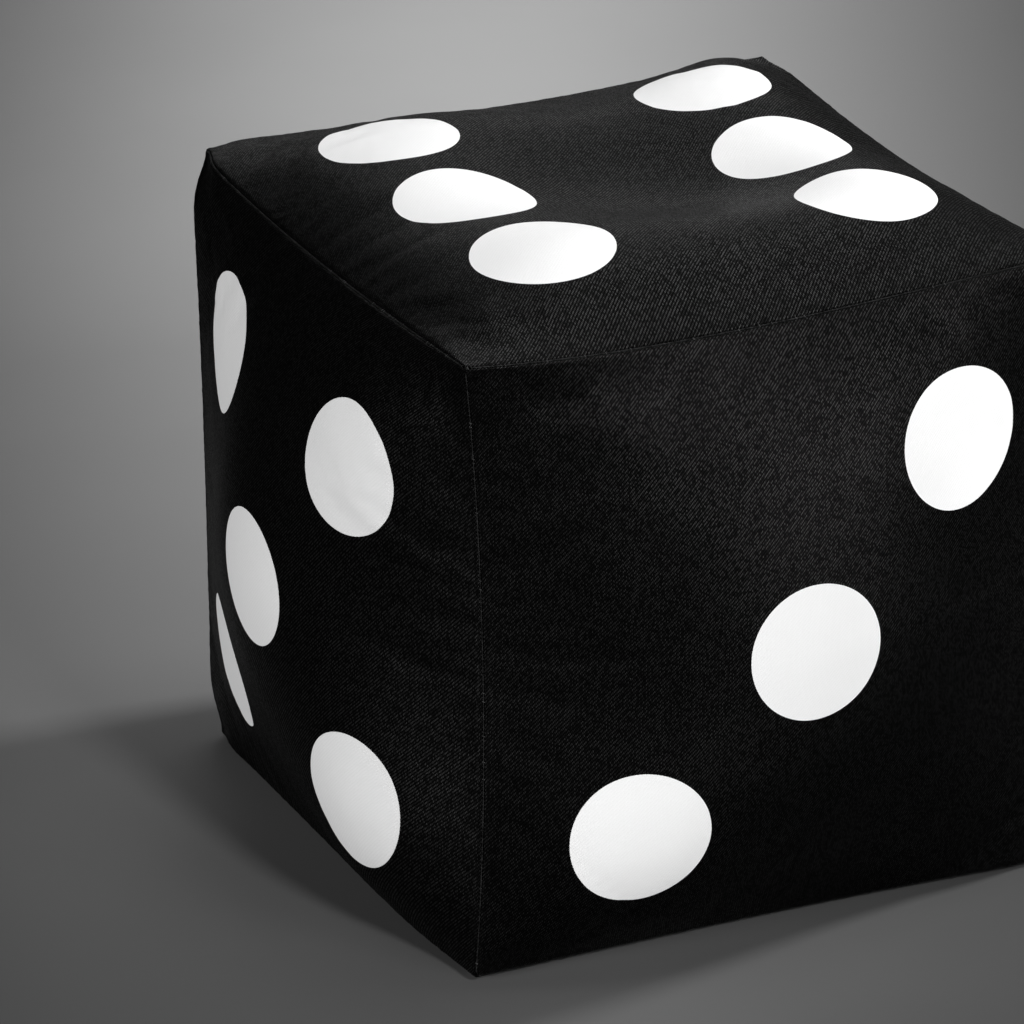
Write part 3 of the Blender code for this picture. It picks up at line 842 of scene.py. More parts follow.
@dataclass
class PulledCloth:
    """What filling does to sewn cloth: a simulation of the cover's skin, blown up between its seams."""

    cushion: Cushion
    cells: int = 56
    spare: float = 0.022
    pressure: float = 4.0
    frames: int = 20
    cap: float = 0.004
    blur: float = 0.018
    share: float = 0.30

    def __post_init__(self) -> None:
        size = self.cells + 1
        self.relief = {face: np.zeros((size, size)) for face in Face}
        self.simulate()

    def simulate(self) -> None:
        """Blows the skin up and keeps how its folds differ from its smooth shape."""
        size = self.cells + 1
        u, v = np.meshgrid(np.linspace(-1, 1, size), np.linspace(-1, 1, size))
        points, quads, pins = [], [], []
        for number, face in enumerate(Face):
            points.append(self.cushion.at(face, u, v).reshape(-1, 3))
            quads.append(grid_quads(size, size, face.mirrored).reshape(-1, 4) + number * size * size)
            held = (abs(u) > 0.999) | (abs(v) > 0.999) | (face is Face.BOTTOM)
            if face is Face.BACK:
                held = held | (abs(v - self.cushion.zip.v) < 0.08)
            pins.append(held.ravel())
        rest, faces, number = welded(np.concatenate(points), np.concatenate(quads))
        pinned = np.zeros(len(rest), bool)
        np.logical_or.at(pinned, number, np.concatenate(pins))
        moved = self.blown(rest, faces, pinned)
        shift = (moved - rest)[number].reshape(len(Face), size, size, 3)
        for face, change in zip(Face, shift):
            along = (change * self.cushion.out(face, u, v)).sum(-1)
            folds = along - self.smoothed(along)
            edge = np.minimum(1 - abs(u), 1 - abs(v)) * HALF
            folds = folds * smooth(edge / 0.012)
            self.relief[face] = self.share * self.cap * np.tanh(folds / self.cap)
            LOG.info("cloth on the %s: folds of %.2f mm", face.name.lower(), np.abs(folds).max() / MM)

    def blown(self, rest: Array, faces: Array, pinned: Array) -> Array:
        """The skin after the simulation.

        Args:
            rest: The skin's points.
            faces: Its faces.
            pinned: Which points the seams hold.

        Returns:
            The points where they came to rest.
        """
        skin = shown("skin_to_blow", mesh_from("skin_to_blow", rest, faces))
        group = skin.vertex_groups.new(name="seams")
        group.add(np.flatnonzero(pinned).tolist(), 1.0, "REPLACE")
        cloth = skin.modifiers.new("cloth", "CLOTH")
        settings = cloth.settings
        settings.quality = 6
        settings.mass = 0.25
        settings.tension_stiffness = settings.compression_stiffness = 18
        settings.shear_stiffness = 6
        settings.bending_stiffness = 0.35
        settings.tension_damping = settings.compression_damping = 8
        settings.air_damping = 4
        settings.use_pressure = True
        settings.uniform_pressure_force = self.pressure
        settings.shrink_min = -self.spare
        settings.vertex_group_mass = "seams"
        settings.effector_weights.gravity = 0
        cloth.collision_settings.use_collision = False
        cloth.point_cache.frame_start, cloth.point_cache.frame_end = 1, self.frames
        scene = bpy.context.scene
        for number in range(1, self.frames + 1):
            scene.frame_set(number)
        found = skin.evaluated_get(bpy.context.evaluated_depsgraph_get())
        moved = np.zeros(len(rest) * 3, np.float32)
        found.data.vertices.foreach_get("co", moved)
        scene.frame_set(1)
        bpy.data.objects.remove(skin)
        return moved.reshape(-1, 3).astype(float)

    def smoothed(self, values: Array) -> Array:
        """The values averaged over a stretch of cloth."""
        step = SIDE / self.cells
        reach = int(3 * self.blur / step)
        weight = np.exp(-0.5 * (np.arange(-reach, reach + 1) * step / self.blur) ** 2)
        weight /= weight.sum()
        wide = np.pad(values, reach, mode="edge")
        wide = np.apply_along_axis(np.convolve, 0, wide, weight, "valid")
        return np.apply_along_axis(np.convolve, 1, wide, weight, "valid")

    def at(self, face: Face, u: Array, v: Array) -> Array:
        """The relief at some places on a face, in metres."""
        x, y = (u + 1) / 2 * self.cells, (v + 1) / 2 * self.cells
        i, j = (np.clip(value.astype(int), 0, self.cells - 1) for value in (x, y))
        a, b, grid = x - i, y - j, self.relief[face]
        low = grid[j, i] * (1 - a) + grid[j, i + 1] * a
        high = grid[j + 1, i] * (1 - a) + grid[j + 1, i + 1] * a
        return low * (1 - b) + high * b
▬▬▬
- Task prompt
Quote the listing word for word from its first line through the line in which "self.simulate()" appears.

- Written answer
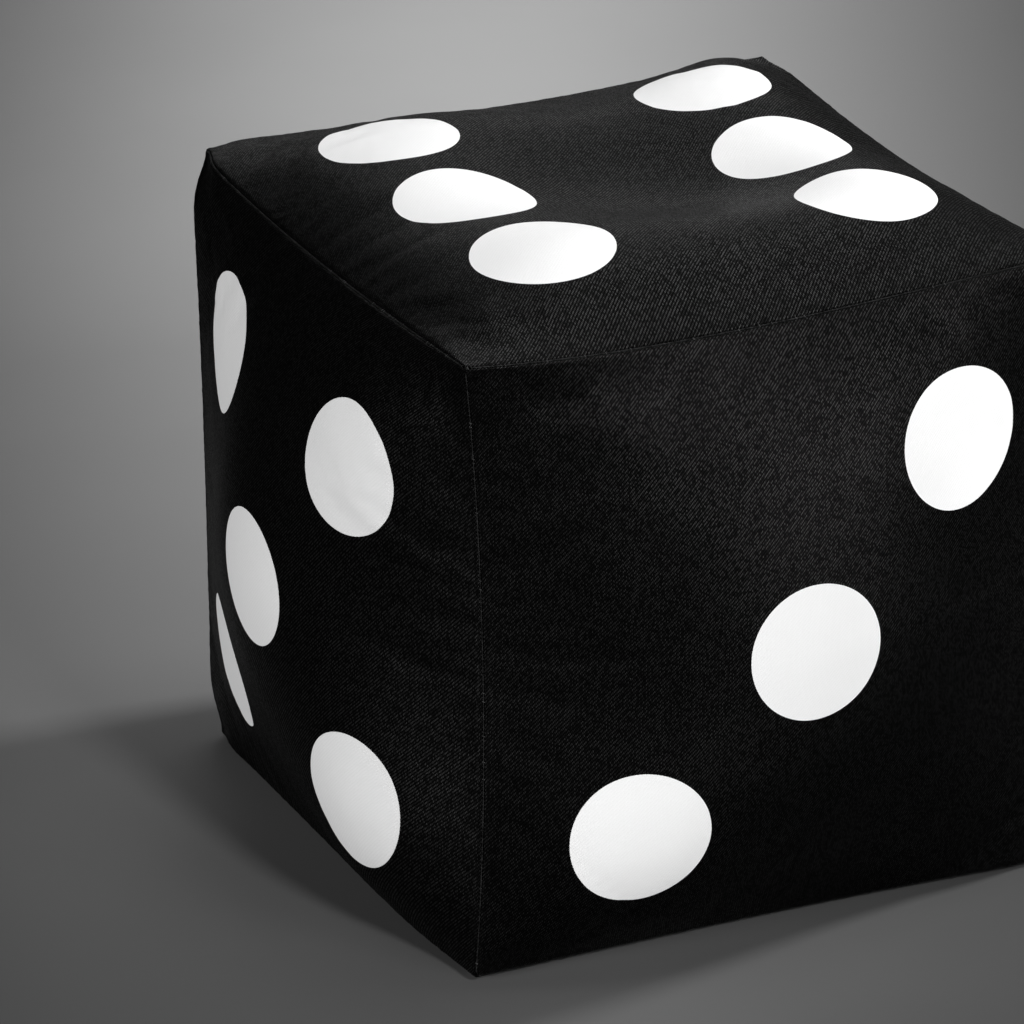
Write part 3 of the Blender code for this picture. It picks up at line 842 of scene.py. More parts follow.
@dataclass
class PulledCloth:
    """What filling does to sewn cloth: a simulation of the cover's skin, blown up between its seams."""

    cushion: Cushion
    cells: int = 56
    spare: float = 0.022
    pressure: float = 4.0
    frames: int = 20
    cap: float = 0.004
    blur: float = 0.018
    share: float = 0.30

    def __post_init__(self) -> None:
        size = self.cells + 1
        self.relief = {face: np.zeros((size, size)) for face in Face}
        self.simulate()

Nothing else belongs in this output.